This story contains spoilers for Downton Abbey: A New Era
Julian Fellowes, the creator of Downton Abbey, has clearly been preparing for Maggie Smith’s departure from the series for quite some time. Smith has portrayed the dowager countess, Violet Crawley, a character who has become best known for her devastating zingers and obsession with maintaining tradition at Downton. Even in early episodes, Violet would fret over the legacy she was leaving behind.
Fellowes heavily intimated that Smith might depart the series when he inserted a storyline in the first Downton Abbey movie, released in 2019, in which Violet receives some bad news from a doctor. “I had some medical tests a few weeks ago, and I went up to London to hear the results. And I may not have long to live,” she tells her granddaughter Lady Mary (Michelle Dockery) in the first film. “It won’t be too quick, but of course, you can never get a London doctor to be precise.”
It was an odd conversation to write into the end of the film: The dowager does not pass away or even look ill in the movie. Perhaps Fellowes was hedging his bets in case Smith did not agree to return for the sequel. Luckily for fans, Violet does appear in Downton Abbey: A New Era. But as the film reveals, her days are numbered.
Throughout A New Era, characters repeatedly discuss the imminent demise of the dowager countess. Early in the film, Violet finds out that she inherited a villa in the South of France from an old paramour, but the man’s widow is contesting the inheritance. (It wouldn’t be Downton Abbey without someone contesting an inheritance.) Still, Violet would like to keep the villa and gift it to Sybbie, the child of Tom Branson and the now-dead Sybil Crawley. Unlike her cousins, Sybbie stands to inherit no house upon her father’s death.
Violet is too fragile to travel, so half the family—Robert (Hugh Bonneville), Cora (Elizabeth McGovern), Edith (Laura Carmichael), Tom (Alan Leech), and a few others—decide to visit the mysterious man’s widow and son in France. Meanwhile, Lady Mary and the dowager countess host a film crew making a Hollywood feature at Downton. Though Robert and Cora worry that the dowager countess may die while they’re traveling, Mary says she plans to write immediately with any news.
The rest of the film is occupied by a few minor plots involving the many, many characters that have come to define Downton Abbey. Tom marries Lucy (Tuppence Middleton), the secret daughter of a cousin named Maude Bagshaw (Imelda Staunton). By the end of the movie, the two have a baby. The film crew at Downton has to pivot from a silent film to a talkie, and Lady Mary lends her voice to the movie. The film’s director (Hugh Dancey) falls in love with Mary because every handsome man falls in love with Mary, but she rejects his flirtations because she’s still married to an irksomely absent Henry Talbot (Matthew Goode, who did not return for the film). Elsewhere, movie star Guy Dexter (Dominic West) takes a shine to Downton butler Thomas Barrow (Robert James-Collier). And while the two strangely never share an intimate moment in the film, towards the end of the movie, Guy invites Thomas to travel with him as a romantic partner in the guise of a “dresser.” Thomas accepts.
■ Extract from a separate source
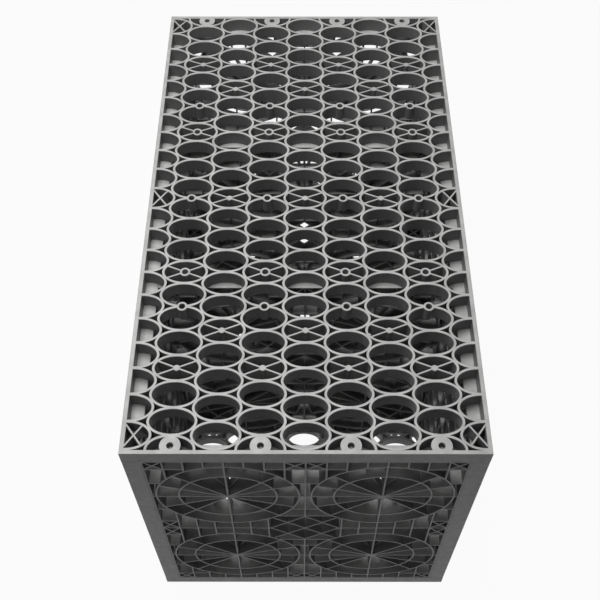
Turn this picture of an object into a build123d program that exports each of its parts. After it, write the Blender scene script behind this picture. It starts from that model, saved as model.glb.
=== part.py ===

Two of the film’s biggest dramatic turns end up being fake-outs. Cora believes she has cancer but learns by the end of the film that she is just sick with anemia. Robert thinks that he may be the illegitimate son of the mysterious Frenchman who left his mother the villa, but Violet dispels that notion from her deathbed. She shows the family letters between the two love birds to prove that nothing physical ever happened.
It turns out that Violet Crawley, despite her conservative views and preoccupation with maintaining old-world values at Downton, had quite a wild youth. As a young woman she nearly ran away with a Russian prince and later had a dalliance with the aforementioned Frenchman. Though she frets in the hours before she dies that she will be remembered as some sort of scarlet woman, Violet no doubt will be remembered for her barbs and her wit.
When Violet finally does die, she is surrounded by family. For her funeral, Mary dons her grandmother’s brooch. Though technically Robert is now the head of the family, Mary was most similar to her grandmother: They both could be cruel and fearsome but also smart and brave. She seems set to take over her grandmother’s role as the de facto head of the house. In the film’s final scene, Tom and Lucy visit Downton with their new baby, and Violet watches the family gather from a portrait above the mantle.